:: WHAT THIS TASK INVOLVES ::
Only the lines from the one containing "rows = placed_rows()" down to the one containing "obj.parent = None", inclusive, are to be quoted exactly.

START SOURCE EXCERPT

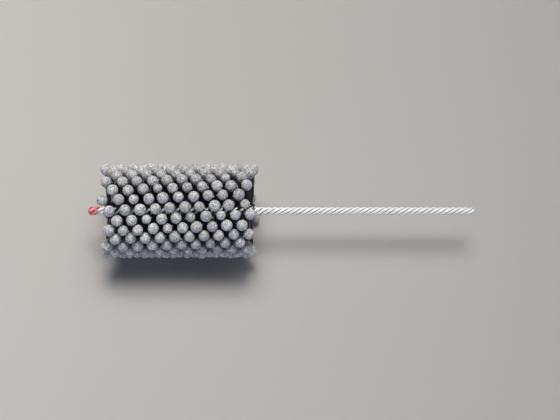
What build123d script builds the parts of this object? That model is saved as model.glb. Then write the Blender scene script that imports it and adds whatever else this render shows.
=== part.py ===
from build123d import *
import math
import os
from random import Random

# Flexible ball hone: four twisted steel wires grip fans of nylon filament, and each small bundle
# of filament carries an abrasive ball. The drive end of the stem is at the origin, the stem lies
# along X and the honing head is on the -X side. Lengths are in millimetres, angles in degrees.

# Overall sizes
overall_length = 203.0
brush_diameter = 50.4
brush_length = 76.0
tip_to_brush = 10.4

# Stem wires
wire_diameter = 1.52
wire_count = 4
stem_pitch = 13.4
head_pitch = 15.0
wire_gap = 0.04
spread_length = 8.0
upper_bevel = 25.0
lower_bevel = 40.0
bevel_side = 26.0
points_per_turn = 12

# Filaments
layer_thickness = 0.42
layer_gap = 0.03
fan_radius = 4.2
fan_width = 1.15
fan_margin = 1.2
root_gap = 0.3
bundle_root_diameter = 1.5
bundle_end_diameter = 2.2

# Abrasive balls
ball_diameter = 6.0
ball_variation = 0.2
neck_diameter = 2.7
neck_length = 0.3
socket_depth = 1.3
bond_gap = 0.02
balls_per_turn = 13
row_slant = 0.134
side_scatter = 0.42
depth_scatter = 0.35
end_flare = 1.2
flare_power = 5
free_space = 0.07
tries_per_ball = 30
seed = 11

# How far the filaments swing to either side, which the places of the balls leave room for
swing_angle = 45.0

# Dipped plastic tip
tip_length = 5.2
tip_wall = 0.42
tip_lobe = 0.5
tip_cover = 1.3
tip_gap = 0.04
tip_rounding = 1.5
nose_radius = 1.05
mouth_slant = 27.0
mouth_side = 26.0

os.makedirs("parts", exist_ok=True)


def save(piece, name):
    piece.part.label = name
    export_step(piece.part, f"parts/{name}.step")


# The closest two neighbouring wires come, when their centres wind at this radius
def wire_spacing(radius, pitch):
    steps = 400
    shortest = 2 * radius
    for step in range(-steps, steps + 1):
        turn = math.pi * step / steps
        along = pitch * turn / (2 * math.pi)
        angle = 2 * math.pi / wire_count - turn
        across = (radius * math.cos(angle), radius * math.sin(angle))
        shortest = min(shortest, math.dist((0, radius, 0), (along, *across)))
    return shortest


# The winding radius that keeps neighbouring wires apart by a gap
def winding_radius(gap, pitch):
    low = wire_diameter / 2
    high = 4 * (wire_diameter + gap)
    while high - low > 1e-4:
        middle = (low + high) / 2
        if wire_spacing(middle, pitch) < wire_diameter + gap:
            low = middle
        else:
            high = middle
    return high


stem_radius = winding_radius(wire_gap, stem_pitch)
head_radius = winding_radius(layer_thickness + 2 * layer_gap, head_pitch)
ball_radius = brush_diameter / 2 - ball_diameter / 2
pivot_radius = fan_radius + root_gap + bundle_root_diameter / 2
tip_radius = stem_radius + wire_diameter / 2 + tip_wall

# Stations along the stem, measured from the drive end towards the tip
brush_far = overall_length - tip_to_brush
brush_near = brush_far - brush_length
fan_near = brush_near - fan_margin
fan_far = brush_far + fan_margin
spread_start = fan_near - spread_length
tip_mouth = overall_length - tip_length
mouth_near = tip_mouth - tip_radius * math.tan(math.radians(mouth_slant))
wire_end = overall_length - tip_cover
head_middle = (brush_near + brush_far) / 2

# Twist of the wires in degrees for each millimetre of length
stem_rate = 360 / stem_pitch
head_rate = 360 / head_pitch


# A share from 0 to 1 that starts and ends its change smoothly
def eased(share):
    share = min(max(share, 0), 1)
    return share * share * (3 - 2 * share)


# The angle through which the twist has turned at a station
def twist(station):
    share = min(max((station - spread_start) / spread_length, 0), 1)
    change = spread_length * (share**3 - share**4 / 2)
    past = max(station - spread_start - spread_length, 0)
    return stem_rate * (station - past) + head_rate * past + (head_rate - stem_rate) * change


# The winding radius of the wires at a station
def wire_radius(station):
    opened = eased((station - spread_start) / spread_length)
    closed = eased((station - fan_far) / (mouth_near - fan_far))
    return stem_radius + (head_radius - stem_radius) * (opened - closed)


# A point at a station, at a radius and an angle about the stem
def around(station, radius, angle):
    turn = math.radians(angle)
    return Vector(-station, radius * math.cos(turn), radius * math.sin(turn))


# A plane whose Y runs from one point to another and whose X runs along the stem
def standing_plane(foot, head):
    upward = (head - foot).normalized()
    sideways = Vector(1, 0, 0).cross(upward).normalized()
    return Plane(origin=foot, x_dir=upward.cross(sideways), z_dir=sideways)


# A section drawn about the stem's axis, drawn out between two stations along the wires' twist
def twisted(section, near, far):
    placed = section.rotate(Axis.X, twist(far)).moved(Location((-far, 0, 0)))
    turn = twist(near) - twist(far)
    return Solid.extrude_linear_with_rotation(placed, (-far, 0, 0), (far - near, 0, 0), turn)


# A plane across the stem that faces the tip, leaned over by a slant towards an angle about the stem
def leaned_plane(station, slant, side):
    tip_way = math.cos(math.radians(slant))
    side_way = math.sin(math.radians(slant))
    toward = Vector(0, math.cos(math.radians(side)), math.sin(math.radians(side)))
    return Plane(origin=(-station, 0, 0), z_dir=Vector(-tip_way, 0, 0) + toward * side_way)


# Stem wires, each one swept along its own left-hand twist and pinched off at the drive end by
# two blades, which leave a bevel above the middle and one below it
point_step = min(stem_pitch, head_pitch) / points_per_turn
shear_reach = 2 * wire_diameter
point_count = math.ceil((wire_end + shear_reach) / point_step)
stations = [wire_end - (wire_end + shear_reach) * i / point_count for i in range(point_count + 1)]
upper_blade = leaned_plane(0, -upper_bevel, bevel_side)
lower_blade = leaned_plane(0, lower_bevel, bevel_side)
for wire in range(wire_count):
    start_angle = 360 * wire / wire_count
    route = [around(s, wire_radius(s), start_angle + twist(s)) for s in stations]
    with BuildPart() as stem_wire:
        with BuildLine() as centre_line:
            Spline(*route)
        with BuildSketch(Plane(origin=centre_line.line @ 0, z_dir=centre_line.line % 0)):
            Circle(wire_diameter / 2)
        sweep()
        split(bisect_by=upper_blade)
        split(bisect_by=lower_blade)
    save(stem_wire, f"stem_wire_{wire + 1}")

# Filament core: the stretch of every filament that the wires grip, one thin layer between each
# pair of wires, fanned out to the radius at which the bundles part
grip_edge = head_radius + wire_diameter / 2
layer_outline = [
    (0, layer_thickness / 2),
    (grip_edge, layer_thickness / 2),
    (fan_radius, fan_width / 2),
    (fan_radius, -fan_width / 2),
    (grip_edge, -layer_thickness / 2),
    (0, -layer_thickness / 2),
]
with BuildSketch(Plane.YZ) as layers:
    with PolarLocations(0, wire_count, start_angle=180 / wire_count):
        Polygon(*layer_outline, align=None)
    Circle(fan_radius, mode=Mode.INTERSECT)
with BuildPart() as filament_core:
    add(twisted(layers.sketch.face(), fan_near, fan_far))
save(filament_core, "filament_core")

# Dipped tip: a thin plastic coat that follows the four wires and closes over their cut ends. It
# was dipped at a slant, so its mouth leans over
wire_reach = wire_diameter / 2
lay = math.atan(2 * math.pi * stem_radius / head_pitch)
with BuildSketch(Plane.YZ) as coat:
    Circle(tip_radius - tip_lobe)
    with PolarLocations(stem_radius, wire_count):
        Circle(wire_reach + tip_wall)
with BuildSketch(Plane.YZ) as cavity:
    Circle(stem_radius)
    with PolarLocations(stem_radius, wire_count):
        Ellipse(wire_reach + tip_gap, wire_reach / math.cos(lay) + tip_gap)
with BuildPart() as tip_dip:
    add(twisted(coat.sketch.face(), mouth_near, overall_length))
    with BuildSketch(Plane.XZ) as envelope:
        with BuildLine():
            Polyline(
                (-overall_length, 0),
                (-overall_length, tip_radius - tip_rounding),
                (-overall_length + tip_rounding, tip_radius),
                (-mouth_near, tip_radius),
                (-mouth_near, 0),
                close=True,
            )
        make_face()
        nose = envelope.vertices().filter_by_position(Axis.X, -overall_length - 1, -tip_mouth - 1)
        fillet(nose.filter_by_position(Axis.Y, 0.1, tip_radius + 1), nose_radius)
    revolve(axis=Axis.X, mode=Mode.INTERSECT)
    cavity_end = wire_end + wire_reach * math.sin(lay) + tip_gap
    add(twisted(cavity.sketch.face(), mouth_near, cavity_end), mode=Mode.SUBTRACT)
    split(bisect_by=leaned_plane(tip_mouth, mouth_slant, mouth_side))
save(tip_dip, "tip_dip")

# Places of the balls: each row runs along the head and takes a ball at every second crossing with
# a fan of filaments, so neighbouring rows are staggered
row_count = 2 * balls_per_turn
row_step = 360 / row_count
crossing_step = 360 / (head_rate - row_slant)


def row_angle(row, station):
    return row_step * row + row_slant * (station - head_middle)


def fan_crossings(row):
    found = []
    for fan in range((row + 1) % 2, wire_count, 2):
        fan_angle = 360 * (fan + 0.5) / wire_count + twist(brush_near)
        behind = (row_angle(row, brush_near) - fan_angle) % 360
        station = brush_near + behind / (head_rate - row_slant)
        while station < brush_far:
            found.append(station)
            station += crossing_step
    return sorted(found)


# A ball's centre once its filaments have swung about their root
def swung(ball, angle):
    turn = math.radians(angle)
    foot = ball["foot"]
    reach = ball["centre"] - foot
    across = reach.Y * math.cos(turn) - reach.Z * math.sin(turn)
    upward = reach.Y * math.sin(turn) + reach.Z * math.cos(turn)
    return foot + Vector(reach.X, across, upward)


# The least room between a ball and those placed before it, at rest and at both ends of the swing
def room_around(ball, others):
    room = brush_diameter
    too_far = 2 * ball_diameter
    for other in others:
        if abs(ball["centre"].X - other["centre"].X) > too_far:
            continue
        touching = (ball["diameter"] + other["diameter"]) / 2
        for angle in (-swing_angle, 0, swing_angle):
            between = (swung(ball, angle) - swung(other, angle)).length
            room = min(room, between - touching)
    return room


# A ball with its centre, its diameter and the foot of its filaments. Slack sets how far it may
# stand from its even place on the crossing of its row and its fan
def ball_at(row, station, slack, chance):
    end_share = (station - head_middle) / (brush_length / 2)
    diameter = ball_diameter + slack * chance.uniform(-ball_variation, ball_variation)
    along = slack * chance.uniform(-side_scatter, side_scatter)
    aside = math.degrees(slack * chance.uniform(-side_scatter, side_scatter) / ball_radius)
    inward = slack * chance.uniform(0, depth_scatter)
    flare = slack * end_flare * chance.random() * end_share**flare_power
    angle = row_angle(row, station)
    centre_radius = brush_diameter / 2 - diameter / 2 - inward
    return {
        "foot": around(station, pivot_radius, angle),
        "centre": around(station + along + flare, centre_radius, angle + aside),
        "diameter": diameter,
    }


# The first try that leaves enough free space is kept, or else the one that leaves the most, and
# that ball is made smaller by what it lacks
def placed_ball(row, station, others, chance):
    best = None
    best_room = -brush_diameter
    for attempt in range(tries_per_ball):
        ball = ball_at(row, station, 1 - attempt / tries_per_ball, chance)
        room = room_around(ball, others)
        if room > best_room:
            best = ball
            best_room = room
        if room > free_space:
            break
    best["diameter"] -= 2 * max(free_space - best_room, 0)
    return best


def placed_rows():
    chance = Random(seed)
    rows = []
    placed = []
    for row in range(row_count):
        balls = []
        for station in fan_crossings(row):
            ball = placed_ball(row, station, placed, chance)
            placed.append(ball)
            balls.append(ball)
        rows.append(balls)
    return rows


# The direction from a circle's centre to where a line from an outside point touches the circle.
# Side is 1 for the place on the left, seen from the centre towards the point, and -1 for the right
def touching_angle(radius, across, along, side):
    return math.degrees(math.atan2(along, across) + side * math.acos(radius / math.hypot(across, along)))


# Profile of one bundle of filaments, from its round root to its end inside the ball
def bundle_profile(ball):
    plane = standing_plane(ball["foot"], ball["centre"])
    root = bundle_root_diameter / 2
    end = bundle_end_diameter / 2
    reach = (ball["centre"] - ball["foot"]).length
    top = reach - ball["diameter"] / 2 - neck_length + socket_depth - bond_gap
    touching = touching_angle(root, end, top, -1)
    with BuildSketch(plane) as profile:
        with BuildLine():
            skin = CenterArc((0, 0), root, -90, 90 + touching)
            Polyline(skin @ 1, (end, top), (0, top), skin @ 0)
        make_face()
    return profile.sketch


# Profile of one ball: a sphere that runs tangent into a short neck, with the socket of its bundle
def ball_profile(ball):
    plane = standing_plane(ball["foot"], ball["centre"])
    middle = (ball["centre"] - ball["foot"]).length
    radius = ball["diameter"] / 2
    neck = neck_diameter / 2
    bore = bundle_end_diameter / 2 + bond_gap
    mouth = middle - radius - neck_length
    touching = touching_angle(radius, neck, mouth - middle, 1)
    with BuildSketch(plane) as profile:
        with BuildLine():
            skin = CenterArc((0, middle), radius, touching, 90 - touching)
            Polyline(
                skin @ 1,
                (0, mouth + socket_depth),
                (bore, mouth + socket_depth),
                (bore, mouth),
                (neck, mouth),
                skin @ 0,
            )
        make_face()
    return profile.sketch


rows = placed_rows()
for number, balls in enumerate(rows, 1):
    with BuildPart() as filament_row:
        for ball in balls:
            revolve(bundle_profile(ball), axis=Axis(ball["foot"], ball["centre"] - ball["foot"]))
    save(filament_row, f"filament_row_{number:02d}")
    with BuildPart() as ball_row:
        for ball in balls:
            revolve(ball_profile(ball), axis=Axis(ball["foot"], ball["centre"] - ball["foot"]))
    save(ball_row, f"ball_row_{number:02d}")
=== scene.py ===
import math

import bmesh
import bpy
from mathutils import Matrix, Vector


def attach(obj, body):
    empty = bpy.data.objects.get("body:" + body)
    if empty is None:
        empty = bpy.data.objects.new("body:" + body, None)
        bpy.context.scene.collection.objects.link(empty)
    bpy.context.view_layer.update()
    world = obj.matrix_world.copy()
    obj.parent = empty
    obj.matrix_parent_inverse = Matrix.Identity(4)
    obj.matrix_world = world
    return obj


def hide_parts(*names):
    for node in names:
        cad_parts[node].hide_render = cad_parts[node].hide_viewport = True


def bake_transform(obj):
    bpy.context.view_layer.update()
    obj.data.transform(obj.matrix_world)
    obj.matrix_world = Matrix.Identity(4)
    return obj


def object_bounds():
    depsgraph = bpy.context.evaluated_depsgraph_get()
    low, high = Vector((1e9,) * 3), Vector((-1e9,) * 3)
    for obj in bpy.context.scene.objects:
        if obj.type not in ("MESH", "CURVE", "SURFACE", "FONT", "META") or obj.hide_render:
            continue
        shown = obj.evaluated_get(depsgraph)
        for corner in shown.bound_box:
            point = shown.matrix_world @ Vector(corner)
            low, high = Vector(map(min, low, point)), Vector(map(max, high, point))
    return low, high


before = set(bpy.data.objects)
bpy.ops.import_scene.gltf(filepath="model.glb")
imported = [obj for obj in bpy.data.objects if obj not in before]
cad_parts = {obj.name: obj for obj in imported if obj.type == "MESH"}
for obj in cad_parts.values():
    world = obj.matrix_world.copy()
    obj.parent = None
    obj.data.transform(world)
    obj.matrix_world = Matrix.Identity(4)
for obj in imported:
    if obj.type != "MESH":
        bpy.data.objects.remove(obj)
cadLow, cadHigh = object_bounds()
mm = 0.001
print("frame loaded:", len(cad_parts), "nodes")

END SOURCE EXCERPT

:: RESPONSE TO THE TASK ::
rows = placed_rows()
for number, balls in enumerate(rows, 1):
    with BuildPart() as filament_row:
        for ball in balls:
            revolve(bundle_profile(ball), axis=Axis(ball["foot"], ball["centre"] - ball["foot"]))
    save(filament_row, f"filament_row_{number:02d}")
    with BuildPart() as ball_row:
        for ball in balls:
            revolve(ball_profile(ball), axis=Axis(ball["foot"], ball["centre"] - ball["foot"]))
    save(ball_row, f"ball_row_{number:02d}")
=== scene.py ===
import math

import bmesh
import bpy
from mathutils import Matrix, Vector


def attach(obj, body):
    empty = bpy.data.objects.get("body:" + body)
    if empty is None:
        empty = bpy.data.objects.new("body:" + body, None)
        bpy.context.scene.collection.objects.link(empty)
    bpy.context.view_layer.update()
    world = obj.matrix_world.copy()
    obj.parent = empty
    obj.matrix_parent_inverse = Matrix.Identity(4)
    obj.matrix_world = world
    return obj


def hide_parts(*names):
    for node in names:
        cad_parts[node].hide_render = cad_parts[node].hide_viewport = True


def bake_transform(obj):
    bpy.context.view_layer.update()
    obj.data.transform(obj.matrix_world)
    obj.matrix_world = Matrix.Identity(4)
    return obj


def object_bounds():
    depsgraph = bpy.context.evaluated_depsgraph_get()
    low, high = Vector((1e9,) * 3), Vector((-1e9,) * 3)
    for obj in bpy.context.scene.objects:
        if obj.type not in ("MESH", "CURVE", "SURFACE", "FONT", "META") or obj.hide_render:
            continue
        shown = obj.evaluated_get(depsgraph)
        for corner in shown.bound_box:
            point = shown.matrix_world @ Vector(corner)
            low, high = Vector(map(min, low, point)), Vector(map(max, high, point))
    return low, high


before = set(bpy.data.objects)
bpy.ops.import_scene.gltf(filepath="model.glb")
imported = [obj for obj in bpy.data.objects if obj not in before]
cad_parts = {obj.name: obj for obj in imported if obj.type == "MESH"}
for obj in cad_parts.values():
    world = obj.matrix_world.copy()
    obj.parent = None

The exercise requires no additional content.